相続の切り口で家族の財産管理~3つのポイント~

賃貸管理業界には変化が求められています。そして、日本の世帯主の年代ごとの家計資産分布を見ると、資産は高齢者層に偏在しており、今後、膨大な資産移転(相続)の市場が控えているのは明らか。相続資産の規模は平均で年間37兆円とも言われています(2012,日本総研)。また一方で、家計資産の内訳を見ると、その約7割は住宅や宅地といった不動産資産。資産移転の進む市場では、不動産資産の相続について相談に乗ることができるかが大きなポイントのひとつになるであろうということは理解できると思います。

本連載コラムでは、前々回、前回と「相続」を切り口に賃貸管理会社から財産管理会社へ変化を遂げた会社の事例を紹介しました。業界の先行きに対して健全な危機感を持ち、試行錯誤の末にハードルを越えてきた会社は、賃貸管理業という枠に捉われないビジネスで成功体験を積み始めているわけです。

しかし、多くの賃貸管理会社から聞かれるのはこういう声です。

(1) 不動産会社に相続相談をするオーナーなんていない…どこにどう働きかければいいかわからない…
(2) 相続相談に乗るノウハウを持った人材がいない…専門家じゃないからわからない…
(3) 相談に乗っても不動産案件に結びつけられない…時間と手間だけかかって仕事にならない…

それぞれ、押さえておくべきポイントがあります。

まず一つ目の声ですが、相続で悩んでいるというオーナーが来ないのは当たり前です。そもそも不動産会社は一般的に相続の相談先として認識されていないからです。しかし、相続の悩みは潜在しているものです。もしかしたらオーナー自身も気づいていないかもしれません。例えば、いい立地にありながら空室だらけのアパート、相続が発生したらどうなるか。元気なうちは考えないかもしれないですが、いつかは必ず考えることになります。ポイントとなるのは、地域での継続的な啓発活動、自社の認知拡大の活動です。私たちは、「相続勉強会」の開催を勧めています。リフォームや建て替えの話をもらうためのセミナーではなく、相続のことを知ってもらうための勉強会です。相続について考える必要があることを伝え、気になったときに相談に来てくれるようにするのです。アドバイスをくれる身近な先生という立場を築くことができれば自然と相談が来るようになります。

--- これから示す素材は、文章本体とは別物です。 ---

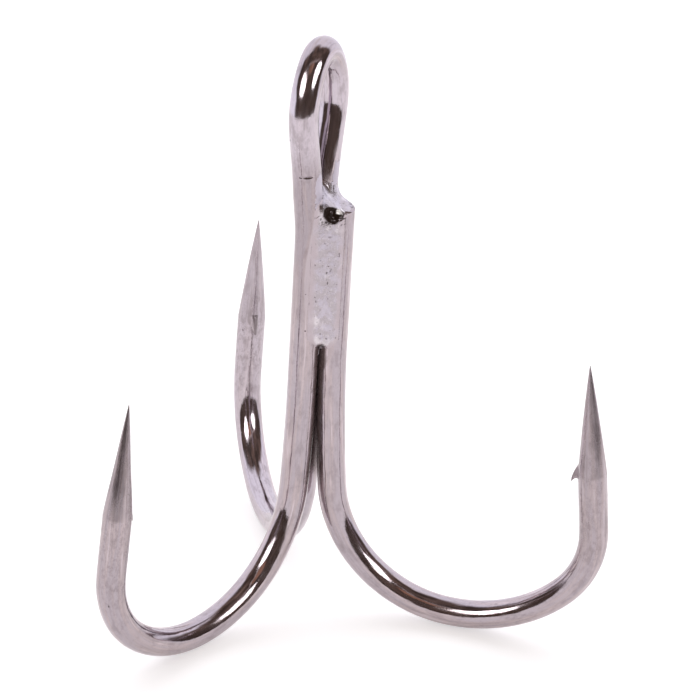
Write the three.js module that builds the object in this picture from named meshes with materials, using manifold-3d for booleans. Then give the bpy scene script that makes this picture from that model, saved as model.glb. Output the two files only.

二つ目の声もよく聞かれるものです。確かに相続について相談に乗るには専門的な知識も必要です。しかし、相続の悩みは多くが遺産分割に関わるもので、遺産分割において多くの方が困るのは、評価が難しく、分割が難しい不動産についてなのです。不動産の話を中心に、周辺の相続の基礎知識を身につけて対応すればよいわけです。税理士や弁護士は不動産には疎いので、「不動産の相続」について相談に乗れるということは大きな強みになります。逆に節税対策や相続人間の権利調整について無理に自分で相談に乗ってアドバイスをすると、税理士法、弁護士法に抵触することにもなりかねません。ポイントは、自社が第一の「窓口」になることです。すぐに専門家に投げてしまうのではなく、自社が前面に立って、専門家とうまく連携しながらコーディネートをすれば、オーナーは自社を頼って来てくれるようになるはずです。

そして三つ目の声こそ、ストック型のビジネスへ転換するときのジレンマとして最もよく聞かれるものです。相続の相談に乗ったからと言って、すぐに管理している物件のリフォームや建て替え、他の遊休地の活用というおいしい話になるとは限りません。しかし、オーナーは不動産を持っているわけですし、相続にも備えてポートフォリオを見直し、いざとなったら分けやすく、売りやすい(流動性の高い)状態にあらかじめしておくことが大事です。ポイントは家族と資産全体の状況を整理・把握し、生前準備の計画を共有することです。相続という切り口で話すことで、家族の資産全体に関わる全ての案件についていわば「専任」の状態をつくることができます。そしてその関係は代を越えて続きます。そのように状況と計画を共有できていて、いつか仕事になることが約束されているオーナーの数を増やしていけば、今よりもはるかに安定した構造が築けるはずです。

地域での啓発活動と自社の認知拡大活動を継続的に行うこと。相続の基礎知識を身につけて自社が第一の「窓口」になりコーディネートすること。家族と資産の状況を整理・把握し、生前準備の計画を共有すること。この3つをできるようになれば、相続を切り口に家族の財産管理をする会社として安定した事業を行えるようになると考えます。